Wait for the user to respond. Incorporate corrections into your understanding before moving on to the interview.
Research Opt-in (Brownfield)
After the user confirms the mapping summary, offer domain research.
You already have the codebase SUMMARY.md in memory from the Summary Presentation step. This provides the project context that researchers need (what the project is, what technologies it uses, its architecture).
Proceed to the Research Pipeline section below. When the pipeline asks for project context, use the codebase SUMMARY.md contents (NOT VISION.md, which does not exist yet for brownfield projects).

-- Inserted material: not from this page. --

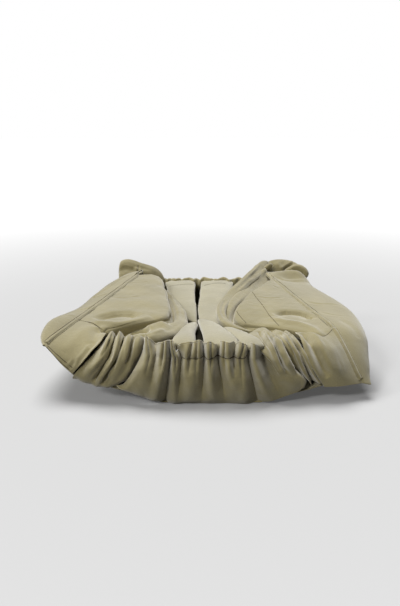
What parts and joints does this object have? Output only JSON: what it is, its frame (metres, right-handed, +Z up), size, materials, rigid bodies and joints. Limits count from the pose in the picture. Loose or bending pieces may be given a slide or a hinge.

After the research pipeline completes (or is declined), proceed to the Brownfield Interview.
Brownfield Interview
After the user confirms the mapping summary, conduct an interview that builds on what the mapping discovered. You already know a lot about this project from the mapping -- use that knowledge. The interview should feel like talking to someone who's been looking through the project, not someone asking basic questions from a script.
This follows the same core rules as the greenfield interview (one question at a time, multiple choice when possible, confirm understanding, flag ambiguity with [UNCLEAR]), but the content is fundamentally different because the mapping gives you a head start.
Using Mapping Context
-
You already have the SUMMARY.md in memory from reading it in the Summary Presentation step. Use its contents to inform every question. You do NOT need to read the individual codebase files -- the summary has everything you need for interview purposes.
-
If research was completed, you also have research findings in memory from the Research Pipeline. Use research findings to enhance your questions:
- If research recommended specific technologies or approaches, ask confirmation questions about whether the user wants to adopt them
- If research flagged expected features the user has not built, ask gap-filling questions about those features
- If research identified pitfalls relevant to the user's plans, weave awareness of them into your questions
- Research context ADDS to mapping context -- it does not replace it. Use both.
-
Three question types to use:
Confirmation questions -- Validate something the mapping detected. These are quick yes/no checks that build trust and catch misdetections.
- "I see you're using [detected tech] -- keeping that, or thinking of switching?"
- "Looks like [feature] is already working -- is that right?"
- "The project seems to be for [detected audience] -- is that who you have in mind?"
Gap-filling questions -- Probe things the mapping did NOT find or flagged as concerns. These surface intentional gaps vs. forgotten pieces.
- "I didn't find any tests -- is that intentional, or something you want to add?"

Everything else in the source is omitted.